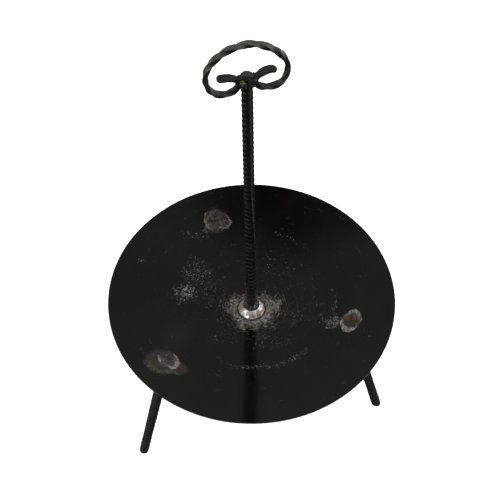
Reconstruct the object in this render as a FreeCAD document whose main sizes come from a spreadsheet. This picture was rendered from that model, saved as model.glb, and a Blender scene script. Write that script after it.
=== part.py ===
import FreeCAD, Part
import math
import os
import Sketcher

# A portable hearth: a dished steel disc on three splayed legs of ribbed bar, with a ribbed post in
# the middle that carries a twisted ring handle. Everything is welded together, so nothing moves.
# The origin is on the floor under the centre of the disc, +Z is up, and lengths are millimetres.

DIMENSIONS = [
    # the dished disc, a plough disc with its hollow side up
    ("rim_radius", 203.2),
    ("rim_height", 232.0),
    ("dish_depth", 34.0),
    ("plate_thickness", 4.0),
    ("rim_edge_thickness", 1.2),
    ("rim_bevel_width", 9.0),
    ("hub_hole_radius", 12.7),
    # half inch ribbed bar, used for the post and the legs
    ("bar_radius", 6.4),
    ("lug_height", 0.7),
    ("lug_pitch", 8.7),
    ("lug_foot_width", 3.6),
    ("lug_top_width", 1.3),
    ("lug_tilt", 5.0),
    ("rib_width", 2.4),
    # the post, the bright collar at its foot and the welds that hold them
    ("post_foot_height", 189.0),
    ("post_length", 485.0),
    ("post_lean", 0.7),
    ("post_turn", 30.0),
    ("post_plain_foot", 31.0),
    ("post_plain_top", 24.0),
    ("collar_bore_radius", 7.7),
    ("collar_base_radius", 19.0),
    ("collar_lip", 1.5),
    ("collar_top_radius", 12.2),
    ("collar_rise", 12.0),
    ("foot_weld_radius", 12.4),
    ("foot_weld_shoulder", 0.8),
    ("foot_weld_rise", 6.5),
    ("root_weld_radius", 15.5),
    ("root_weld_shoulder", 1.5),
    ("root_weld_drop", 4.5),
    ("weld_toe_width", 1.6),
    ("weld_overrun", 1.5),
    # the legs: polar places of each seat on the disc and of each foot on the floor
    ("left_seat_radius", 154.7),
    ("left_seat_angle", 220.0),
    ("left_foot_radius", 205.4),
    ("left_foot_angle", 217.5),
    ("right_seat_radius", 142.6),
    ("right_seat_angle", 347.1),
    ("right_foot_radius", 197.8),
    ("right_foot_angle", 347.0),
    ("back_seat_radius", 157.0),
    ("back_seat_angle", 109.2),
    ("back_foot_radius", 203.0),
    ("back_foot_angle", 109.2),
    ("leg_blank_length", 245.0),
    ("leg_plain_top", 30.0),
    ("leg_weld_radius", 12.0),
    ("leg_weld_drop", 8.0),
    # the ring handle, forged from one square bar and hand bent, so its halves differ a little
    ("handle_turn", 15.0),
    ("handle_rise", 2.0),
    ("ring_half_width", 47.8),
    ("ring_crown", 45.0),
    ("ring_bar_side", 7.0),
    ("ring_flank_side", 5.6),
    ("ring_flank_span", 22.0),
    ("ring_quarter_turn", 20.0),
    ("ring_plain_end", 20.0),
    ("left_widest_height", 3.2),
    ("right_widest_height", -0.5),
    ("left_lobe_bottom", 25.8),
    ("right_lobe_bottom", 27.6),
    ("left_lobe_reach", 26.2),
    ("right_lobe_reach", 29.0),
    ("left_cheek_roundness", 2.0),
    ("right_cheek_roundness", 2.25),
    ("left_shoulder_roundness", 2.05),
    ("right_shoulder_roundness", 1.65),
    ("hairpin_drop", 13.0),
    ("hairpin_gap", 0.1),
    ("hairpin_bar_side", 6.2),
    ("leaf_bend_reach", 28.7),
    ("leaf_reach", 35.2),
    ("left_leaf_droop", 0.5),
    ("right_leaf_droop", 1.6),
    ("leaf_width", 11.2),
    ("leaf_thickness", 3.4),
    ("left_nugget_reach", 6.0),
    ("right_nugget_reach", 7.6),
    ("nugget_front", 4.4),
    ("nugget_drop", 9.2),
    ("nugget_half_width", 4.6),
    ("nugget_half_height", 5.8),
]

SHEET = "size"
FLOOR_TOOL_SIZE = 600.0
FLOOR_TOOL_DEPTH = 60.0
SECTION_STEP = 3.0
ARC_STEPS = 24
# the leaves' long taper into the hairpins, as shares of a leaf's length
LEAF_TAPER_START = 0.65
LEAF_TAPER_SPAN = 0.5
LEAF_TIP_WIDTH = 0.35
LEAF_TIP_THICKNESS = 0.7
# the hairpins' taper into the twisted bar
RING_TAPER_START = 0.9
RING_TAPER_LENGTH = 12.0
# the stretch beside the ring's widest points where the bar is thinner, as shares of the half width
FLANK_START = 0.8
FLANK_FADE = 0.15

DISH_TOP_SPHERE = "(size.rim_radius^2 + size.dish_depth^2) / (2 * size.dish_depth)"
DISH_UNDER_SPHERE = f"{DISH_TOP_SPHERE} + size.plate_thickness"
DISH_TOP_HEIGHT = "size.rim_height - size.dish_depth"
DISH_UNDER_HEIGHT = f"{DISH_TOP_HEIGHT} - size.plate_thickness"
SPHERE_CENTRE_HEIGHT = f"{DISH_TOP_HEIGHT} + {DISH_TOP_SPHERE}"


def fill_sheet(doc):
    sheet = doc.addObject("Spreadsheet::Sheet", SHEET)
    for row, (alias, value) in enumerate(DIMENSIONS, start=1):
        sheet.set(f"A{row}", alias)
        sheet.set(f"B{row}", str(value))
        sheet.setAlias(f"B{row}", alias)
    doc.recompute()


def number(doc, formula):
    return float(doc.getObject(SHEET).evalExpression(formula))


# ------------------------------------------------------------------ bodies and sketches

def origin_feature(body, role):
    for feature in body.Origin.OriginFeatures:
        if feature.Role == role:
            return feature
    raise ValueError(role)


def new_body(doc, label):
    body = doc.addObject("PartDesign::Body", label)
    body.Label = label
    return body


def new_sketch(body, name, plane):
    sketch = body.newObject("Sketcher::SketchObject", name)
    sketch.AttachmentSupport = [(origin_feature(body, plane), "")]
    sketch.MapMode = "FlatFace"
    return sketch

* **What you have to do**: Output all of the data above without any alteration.

* **Reply**:
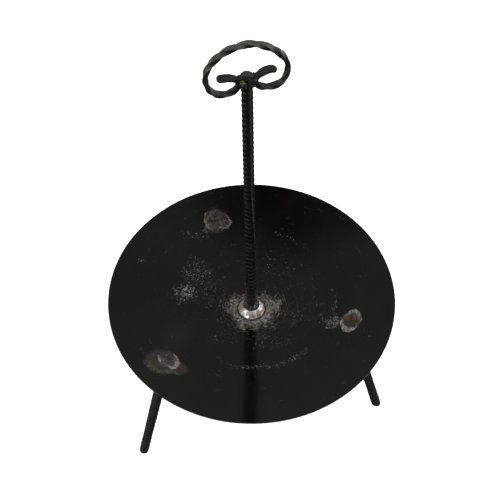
Reconstruct the object in this render as a FreeCAD document whose main sizes come from a spreadsheet. This picture was rendered from that model, saved as model.glb, and a Blender scene script. Write that script after it.
=== part.py ===
import FreeCAD, Part
import math
import os
import Sketcher

# A portable hearth: a dished steel disc on three splayed legs of ribbed bar, with a ribbed post in
# the middle that carries a twisted ring handle. Everything is welded together, so nothing moves.
# The origin is on the floor under the centre of the disc, +Z is up, and lengths are millimetres.

DIMENSIONS = [
    # the dished disc, a plough disc with its hollow side up
    ("rim_radius", 203.2),
    ("rim_height", 232.0),
    ("dish_depth", 34.0),
    ("plate_thickness", 4.0),
    ("rim_edge_thickness", 1.2),
    ("rim_bevel_width", 9.0),
    ("hub_hole_radius", 12.7),
    # half inch ribbed bar, used for the post and the legs
    ("bar_radius", 6.4),
    ("lug_height", 0.7),
    ("lug_pitch", 8.7),
    ("lug_foot_width", 3.6),
    ("lug_top_width", 1.3),
    ("lug_tilt", 5.0),
    ("rib_width", 2.4),
    # the post, the bright collar at its foot and the welds that hold them
    ("post_foot_height", 189.0),
    ("post_length", 485.0),
    ("post_lean", 0.7),
    ("post_turn", 30.0),
    ("post_plain_foot", 31.0),
    ("post_plain_top", 24.0),
    ("collar_bore_radius", 7.7),
    ("collar_base_radius", 19.0),
    ("collar_lip", 1.5),
    ("collar_top_radius", 12.2),
    ("collar_rise", 12.0),
    ("foot_weld_radius", 12.4),
    ("foot_weld_shoulder", 0.8),
    ("foot_weld_rise", 6.5),
    ("root_weld_radius", 15.5),
    ("root_weld_shoulder", 1.5),
    ("root_weld_drop", 4.5),
    ("weld_toe_width", 1.6),
    ("weld_overrun", 1.5),
    # the legs: polar places of each seat on the disc and of each foot on the floor
    ("left_seat_radius", 154.7),
    ("left_seat_angle", 220.0),
    ("left_foot_radius", 205.4),
    ("left_foot_angle", 217.5),
    ("right_seat_radius", 142.6),
    ("right_seat_angle", 347.1),
    ("right_foot_radius", 197.8),
    ("right_foot_angle", 347.0),
    ("back_seat_radius", 157.0),
    ("back_seat_angle", 109.2),
    ("back_foot_radius", 203.0),
    ("back_foot_angle", 109.2),
    ("leg_blank_length", 245.0),
    ("leg_plain_top", 30.0),
    ("leg_weld_radius", 12.0),
    ("leg_weld_drop", 8.0),
    # the ring handle, forged from one square bar and hand bent, so its halves differ a little
    ("handle_turn", 15.0),
    ("handle_rise", 2.0),
    ("ring_half_width", 47.8),
    ("ring_crown", 45.0),
    ("ring_bar_side", 7.0),
    ("ring_flank_side", 5.6),
    ("ring_flank_span", 22.0),
    ("ring_quarter_turn", 20.0),
    ("ring_plain_end", 20.0),
    ("left_widest_height", 3.2),
    ("right_widest_height", -0.5),
    ("left_lobe_bottom", 25.8),
    ("right_lobe_bottom", 27.6),
    ("left_lobe_reach", 26.2),
    ("right_lobe_reach", 29.0),
    ("left_cheek_roundness", 2.0),
    ("right_cheek_roundness", 2.25),
    ("left_shoulder_roundness", 2.05),
    ("right_shoulder_roundness", 1.65),
    ("hairpin_drop", 13.0),
    ("hairpin_gap", 0.1),
    ("hairpin_bar_side", 6.2),
    ("leaf_bend_reach", 28.7),
    ("leaf_reach", 35.2),
    ("left_leaf_droop", 0.5),
    ("right_leaf_droop", 1.6),
    ("leaf_width", 11.2),
    ("leaf_thickness", 3.4),
    ("left_nugget_reach", 6.0),
    ("right_nugget_reach", 7.6),
    ("nugget_front", 4.4),
    ("nugget_drop", 9.2),
    ("nugget_half_width", 4.6),
    ("nugget_half_height", 5.8),
]

SHEET = "size"
FLOOR_TOOL_SIZE = 600.0
FLOOR_TOOL_DEPTH = 60.0
SECTION_STEP = 3.0
ARC_STEPS = 24
# the leaves' long taper into the hairpins, as shares of a leaf's length
LEAF_TAPER_START = 0.65
LEAF_TAPER_SPAN = 0.5
LEAF_TIP_WIDTH = 0.35
LEAF_TIP_THICKNESS = 0.7
# the hairpins' taper into the twisted bar
RING_TAPER_START = 0.9
RING_TAPER_LENGTH = 12.0
# the stretch beside the ring's widest points where the bar is thinner, as shares of the half width
FLANK_START = 0.8
FLANK_FADE = 0.15

DISH_TOP_SPHERE = "(size.rim_radius^2 + size.dish_depth^2) / (2 * size.dish_depth)"
DISH_UNDER_SPHERE = f"{DISH_TOP_SPHERE} + size.plate_thickness"
DISH_TOP_HEIGHT = "size.rim_height - size.dish_depth"
DISH_UNDER_HEIGHT = f"{DISH_TOP_HEIGHT} - size.plate_thickness"
SPHERE_CENTRE_HEIGHT = f"{DISH_TOP_HEIGHT} + {DISH_TOP_SPHERE}"


def fill_sheet(doc):
    sheet = doc.addObject("Spreadsheet::Sheet", SHEET)
    for row, (alias, value) in enumerate(DIMENSIONS, start=1):
        sheet.set(f"A{row}", alias)
        sheet.set(f"B{row}", str(value))
        sheet.setAlias(f"B{row}", alias)
    doc.recompute()


def number(doc, formula):
    return float(doc.getObject(SHEET).evalExpression(formula))


# ------------------------------------------------------------------ bodies and sketches

def origin_feature(body, role):
    for feature in body.Origin.OriginFeatures:
        if feature.Role == role:
            return feature
    raise ValueError(role)


def new_body(doc, label):
    body = doc.addObject("PartDesign::Body", label)
    body.Label = label
    return body


def new_sketch(body, name, plane):
    sketch = body.newObject("Sketcher::SketchObject", name)
    sketch.AttachmentSupport = [(origin_feature(body, plane), "")]
    sketch.MapMode = "FlatFace"
    return sketch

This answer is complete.